Data rows:
########################################
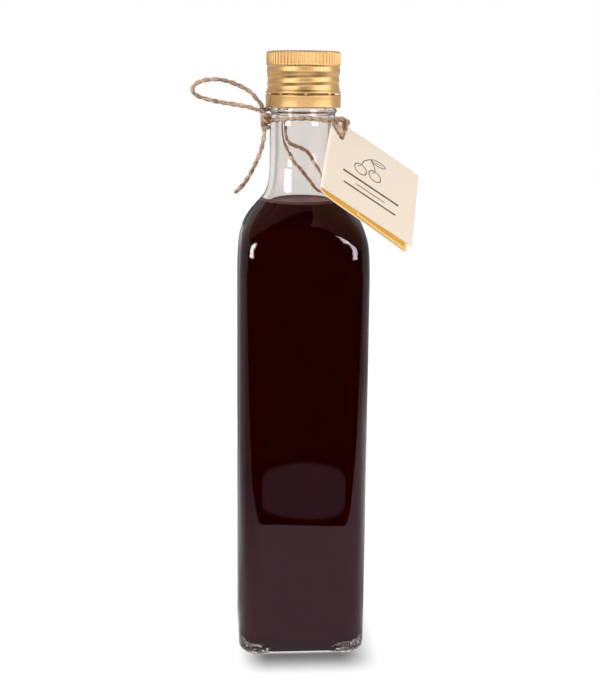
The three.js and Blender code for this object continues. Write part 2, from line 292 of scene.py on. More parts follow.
CURVE_STEPS = 24


def distances(line):
    return np.concatenate([[0], np.cumsum(np.linalg.norm(np.diff(line, axis=0), axis=1))])


def smooth_path(points, step=0.3):
    """Evenly spaced points on the centripetal Catmull-Rom curve through points."""
    p = np.asarray(points, float)
    p = np.vstack([2 * p[0] - p[1], p, 2 * p[-1] - p[-2]])
    line = []
    for i in range(1, len(p) - 2):
        a, b, c, d = p[i - 1:i + 3]
        t1 = math.sqrt(np.linalg.norm(b - a))
        t2 = t1 + math.sqrt(np.linalg.norm(c - b))
        t3 = t2 + math.sqrt(np.linalg.norm(d - c))
        t = np.linspace(t1, t2, CURVE_STEPS, endpoint=False)[:, None]
        ab = (t1 - t) / t1 * a + t / t1 * b
        bc = (t2 - t) / (t2 - t1) * b + (t - t1) / (t2 - t1) * c
        cd = (t3 - t) / (t3 - t2) * c + (t - t2) / (t3 - t2) * d
        abc = (t2 - t) / t2 * ab + t / t2 * bc
        bcd = (t3 - t) / (t3 - t1) * bc + (t - t1) / (t3 - t1) * cd
        line.append((t2 - t) / (t2 - t1) * abc + (t - t1) / (t2 - t1) * bcd)
    line = np.vstack([*line, p[-2]])
    along = distances(line)
    even = np.linspace(0, along[-1], max(3, round(along[-1] / step)) + 1)
    return np.stack([np.interp(even, along, line[:, k]) for k in range(3)], 1)


def across(line):
    """Two directions across the line at each of its points, turning as little as they can."""
    tangent = np.gradient(line, axis=0)
    tangent /= np.linalg.norm(tangent, axis=1)[:, None]
    start = np.cross(tangent[0], [0.3, 0.2, 0.93])
    normals = [start / np.linalg.norm(start)]
    for direction in tangent[1:]:
        level = normals[-1] - direction * np.dot(normals[-1], direction)
        normals.append(level / np.linalg.norm(level))
    normals = np.array(normals)
    return normals, np.cross(tangent, normals)


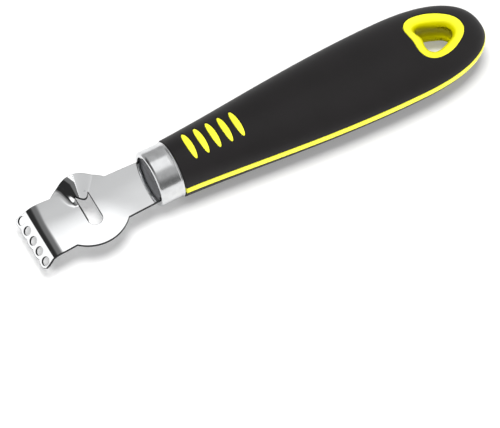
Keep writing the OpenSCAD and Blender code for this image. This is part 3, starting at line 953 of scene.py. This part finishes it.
# Soft-touch thermoplastic rubber: warm black, matt, with a spark-eroded grain of about
# 0.1 mm that is drawn at 0.3 mm. A thin bloom lightens it at glancing angles.
def soft_rubber():
    material, tree, place = new_material("black soft-touch rubber")
    cloud = add_node(tree, "ShaderNodeTexNoise", {"Vector": place, "Scale": 70.0, "Detail": 4.0})
    tone = add_node(tree, "ShaderNodeMix", {"Factor": cloud.outputs["Fac"], "A": linear("#151414"),
                                            "B": linear("#201E1F")}, data_type="RGBA")
    grain = add_node(tree, "ShaderNodeTexNoise", {"Vector": place, "Scale": 3000.0, "Detail": 2.0})
    rough = add_node(tree, "ShaderNodeMapRange", {"Value": cloud.outputs["Fac"], "To Min": 0.48,
                                                  "To Max": 0.6})
    bump = add_node(tree, "ShaderNodeBump", {"Height": grain.outputs["Fac"], "Strength": 0.25,
                                             "Distance": 0.00006})
    body = add_node(tree, "ShaderNodeBsdfPrincipled", {
        "Base Color": tone.outputs[2], "Roughness": rough.outputs[0], "IOR": 1.5,
        "Specular IOR Level": 0.25, "Sheen Weight": 0.03, "Sheen Roughness": 0.5,
        "Normal": bump.outputs[0]})
    close_material(tree, body)
    return material


rubber = soft_rubber()
for name, node, side in (("soft_grip_top", "grip_top", 1), ("soft_grip_bottom", "grip_bottom", -1)):
    grip = make_piece(name, *grip_shell(side))
    grip.data.materials.append(rubber)
    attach(grip, "root")
    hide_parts(node)

# Camera
# The photograph's view, found by fitting a camera to the tool's outline: a long lens that looks
# down from the near side at 59 degrees, with the blade to the left.
view_azimuth = math.radians(-29.70)
view_elevation = math.radians(58.55)
view_roll = math.radians(-0.08)
view_place = (-0.16188, -0.27645, 0.48023)
view_focal_px = 1800.4
photo_width_px = 500

lens = bpy.data.cameras.new("photo_lens")
lens.sensor_width = 36.0
lens.lens = view_focal_px / photo_width_px * lens.sensor_width
lens.clip_start = 0.01
camera = bpy.data.objects.new("photo_camera", lens)
turn = (Matrix.Rotation(view_azimuth, 4, "Z")
        @ Matrix.Rotation(math.pi / 2 - view_elevation, 4, "X")
        @ Matrix.Rotation(view_roll, 4, "Z"))
camera.matrix_world = Matrix.Translation(view_place) @ turn
bpy.context.scene.collection.objects.link(camera)
bpy.context.scene.camera = camera

# Floor
# A pale sweep of paper that keeps the soft shadow. A little added glow lifts the open paper to
# white where it is seen or mirrored, so no lamp has to be stronger than plain.
floor_half = 1.5
paper_glow = 0.24
floor_corners = [(-floor_half, -floor_half, 0), (floor_half, -floor_half, 0),
                 (floor_half, floor_half, 0), (-floor_half, floor_half, 0)]
floor_mesh = bpy.data.meshes.new("paper_floor")
floor_mesh.from_pydata(floor_corners, [], [(0, 1, 2, 3)])
floor = bpy.data.objects.new("paper_floor", floor_mesh)
bpy.context.scene.collection.objects.link(floor)


# Seamless background paper, matt and pale: it only scatters, and rays from the lens, from gloss
# and through clear pieces see its glow too.
def studio_paper():
    material, tree, _ = new_material("white studio paper")
    paper = add_node(tree, "ShaderNodeBsdfDiffuse", {"Color": linear("#D8D8D8")})
    ray = add_node(tree, "ShaderNodeLightPath").outputs
    seen = ray["Is Camera Ray"]
    for kind in ("Is Glossy Ray", "Is Transmission Ray"):
        seen = add_node(tree, "ShaderNodeMath", {0: seen, 1: ray[kind]},
                        operation="MAXIMUM").outputs[0]
    glow = add_node(tree, "ShaderNodeMath", {0: seen, 1: paper_glow}, operation="MULTIPLY")
    light = add_node(tree, "ShaderNodeEmission", {"Color": (1, 1, 1, 1),
                                                  "Strength": glow.outputs[0]})
    both = add_node(tree, "ShaderNodeAddShader", {0: paper.outputs[0], 1: light.outputs[0]})
    close_material(tree, both)
    return material


floor_mesh.materials.append(studio_paper())

# Lamps
# A soft lamp straight overhead keeps the shadow under the tool, and a low one, two metres in
# front and so the weaker of the two, lights the stripe. Neither shows in gloss, where the
# studio's panel takes their place.
for name, place, size, power in (
        ("overhead_lamp", (-0.05, 0.05, 1.1), 0.62, 14.0),
        ("front_lamp", (0.3, -2.0, 0.11), 0.2, 28.0)):
    lamp_data = bpy.data.lights.new(name, "AREA")
    lamp_data.shape = "DISK"
    lamp_data.size = size
    lamp_data.energy = power
    lamp = bpy.data.objects.new(name, lamp_data)
    lamp.location = place
    lamp.rotation_euler = (-lamp.location).to_track_quat("-Z", "Y").to_euler()
    lamp.visible_glossy = False
    bpy.context.scene.collection.objects.link(lamp)

# Studio
# A plain bright room for diffuse light and a white background. What gloss and metal mirror is
# a white overhead panel with a grey room round it and a dark screen on the tip's side.
fill_level = 0.24
world = bpy.data.worlds.new("studio")
bpy.context.scene.world = world
world.use_nodes = True
room = world.node_tree
room.nodes.clear()
way = add_node(room, "ShaderNodeTexCoord").outputs["Generated"]
toward = add_node(room, "ShaderNodeSeparateXYZ", {"Vector": way}).outputs


def brightness(value, stops):
    """Brightness by a direction component from -1 to 1, straight between the stops."""
    spread = add_node(room, "ShaderNodeMapRange", {"Value": value, "From Min": -1.0,
                                                   "From Max": 1.0})
    band = add_node(room, "ShaderNodeValToRGB", {"Fac": spread.outputs[0]})
    elements = band.color_ramp.elements
    while len(elements) < len(stops):
        elements.new(0.5)
    for element, (place, level) in zip(elements, stops):
        element.position = (place + 1) / 2
        element.color = (level, level, level, 1)
    return band.outputs["Color"]


# From the front to the back: the grey room, the white panel, and the room behind the panel
across = brightness(toward["Y"], [
    (-1.0, 0.2), (-0.9, 0.17), (-0.8, 0.34), (-0.72, 0.5), (-0.48, 0.54), (-0.35, 0.56),
    (-0.24, 1.1), (-0.14, 1.4), (0.45, 1.4), (0.478, 1.0), (0.49, 0.86), (0.498, 0.54),
    (0.507, 0.7), (0.55, 0.63), (0.76, 0.52), (1.0, 0.46)])
# From the tip's side to the butt's: the dark screen, its soft edge, and the panel. The edge
# leans, so it hides more of the room the lower that lies at the back.
low_back = add_node(room, "ShaderNodeMapRange", {"Value": toward["Y"], "From Min": 0.49,
                                                 "From Max": 0.55, "To Min": 0.0, "To Max": 0.1})
leaning = add_node(room, "ShaderNodeMath", {0: toward["X"], 1: low_back.outputs[0]},
                   operation="SUBTRACT")
along = brightness(leaning.outputs[0], [
    (-0.70, 0.03), (-0.45, 0.03), (-0.35, 0.06), (-0.27, 0.17), (-0.06, 0.19), (0.0, 0.25),
    (0.06, 0.55), (0.1, 1.1), (0.12, 1.4), (0.24, 1.4), (0.3, 0.76), (1.0, 0.66)])
# Round the screen's front, lower and far edges the room shows again
before_screen = brightness(toward["Y"], [(-0.35, 0.4), (0.1, 0.0)])
below_screen = brightness(toward["Z"], [(0.42, 0.5), (0.5, 0.0)])
beyond_screen = brightness(toward["X"], [(-0.735, 1.25), (-0.705, 0.0)])
mirror = along
for layer, blend in ((before_screen, "LIGHTEN"), (below_screen, "LIGHTEN"), (across, "DARKEN"),
                     (beyond_screen, "LIGHTEN")):
    mirror = add_node(room, "ShaderNodeMix", {"Factor": 1.0, "A": mirror, "B": layer},
                      data_type="RGBA", blend_type=blend).outputs[2]
ray = add_node(room, "ShaderNodeLightPath").outputs
fill = (fill_level, fill_level, fill_level, 1)
room_light = add_node(room, "ShaderNodeMix", {"Factor": ray["Is Camera Ray"], "A": fill,
                                              "B": (1, 1, 1, 1)}, data_type="RGBA")
shown = add_node(room, "ShaderNodeMix", {"Factor": ray["Is Glossy Ray"], "A": room_light.outputs[2],
                                         "B": mirror}, data_type="RGBA")
backdrop = add_node(room, "ShaderNodeBackground", {"Color": shown.outputs[2], "Strength": 1.0})
add_node(room, "ShaderNodeOutputWorld", {"Surface": backdrop.outputs[0]})

bpy.context.scene.view_settings.view_transform = "Standard"
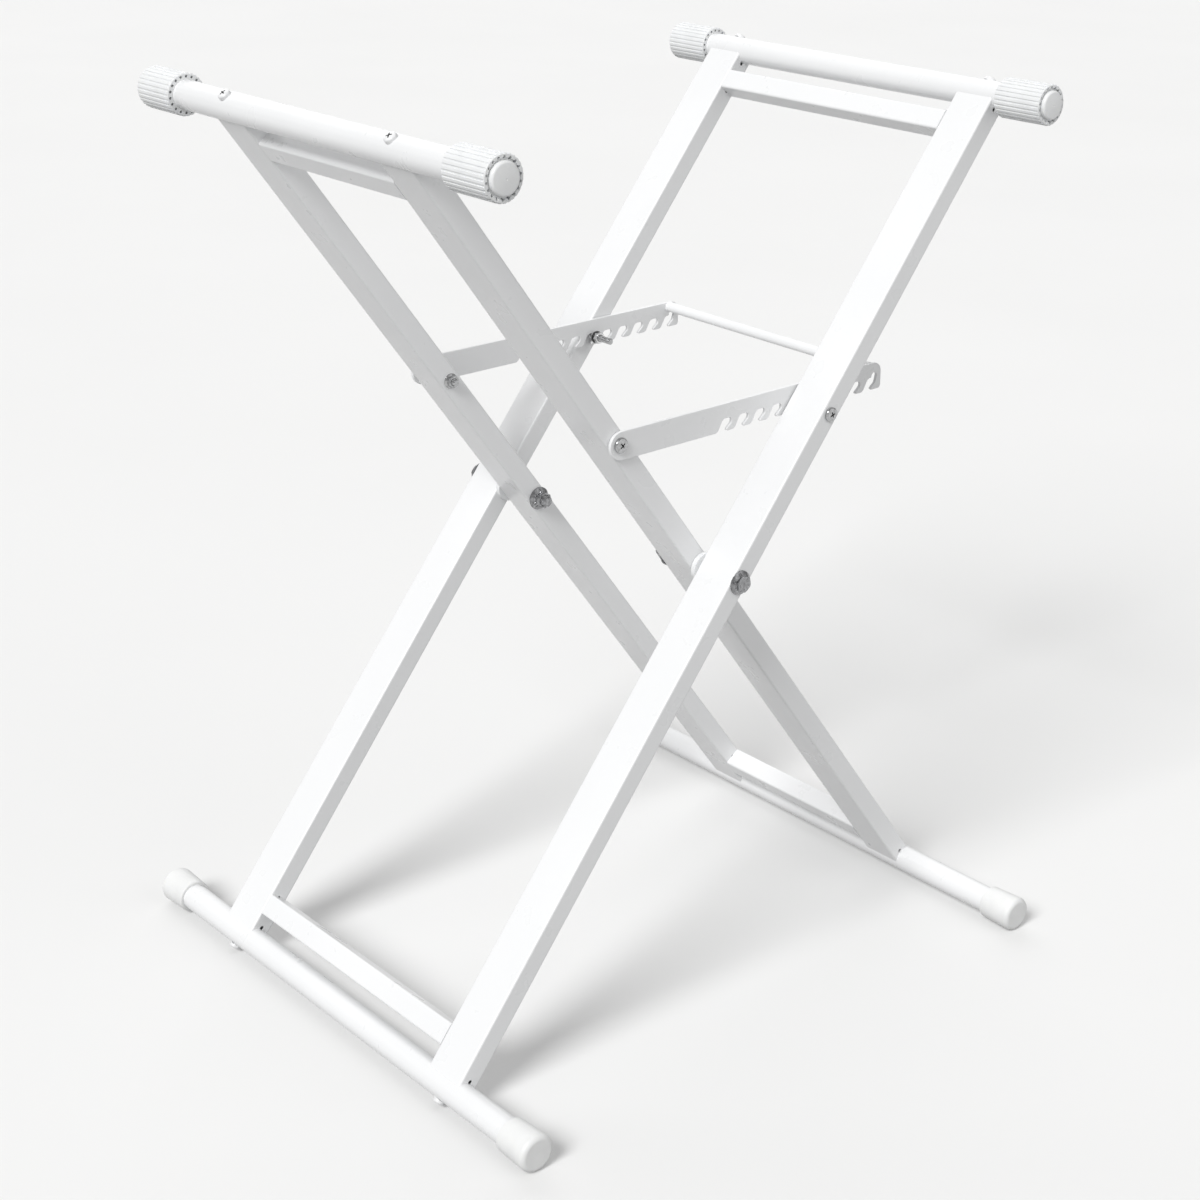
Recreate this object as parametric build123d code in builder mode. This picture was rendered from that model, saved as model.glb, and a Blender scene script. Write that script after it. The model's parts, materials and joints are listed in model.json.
########################################
The problem: Exactly as they appear, please write out the lines from the opening of the listing above down to the line containing "np.cumsum(np.linalg.norm(np.diff(line, axis=0), axis=1))])", with both end lines included.

Result of this task:
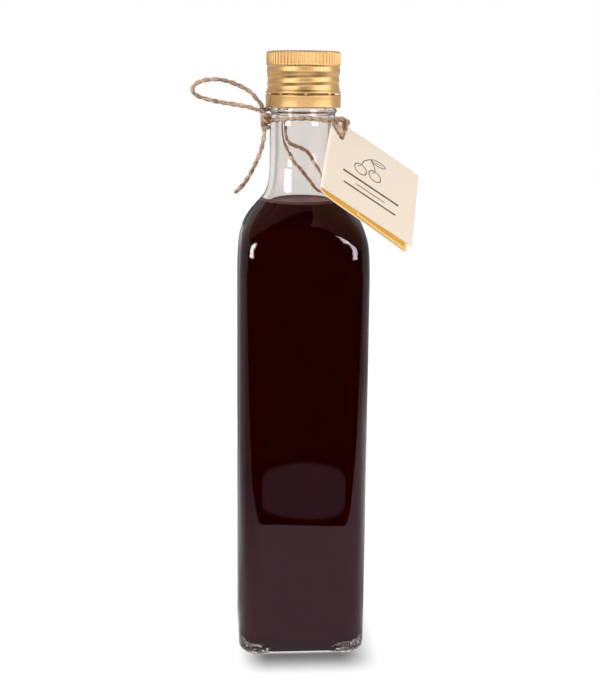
The three.js and Blender code for this object continues. Write part 2, from line 292 of scene.py on. More parts follow.
CURVE_STEPS = 24


def distances(line):
    return np.concatenate([[0], np.cumsum(np.linalg.norm(np.diff(line, axis=0), axis=1))])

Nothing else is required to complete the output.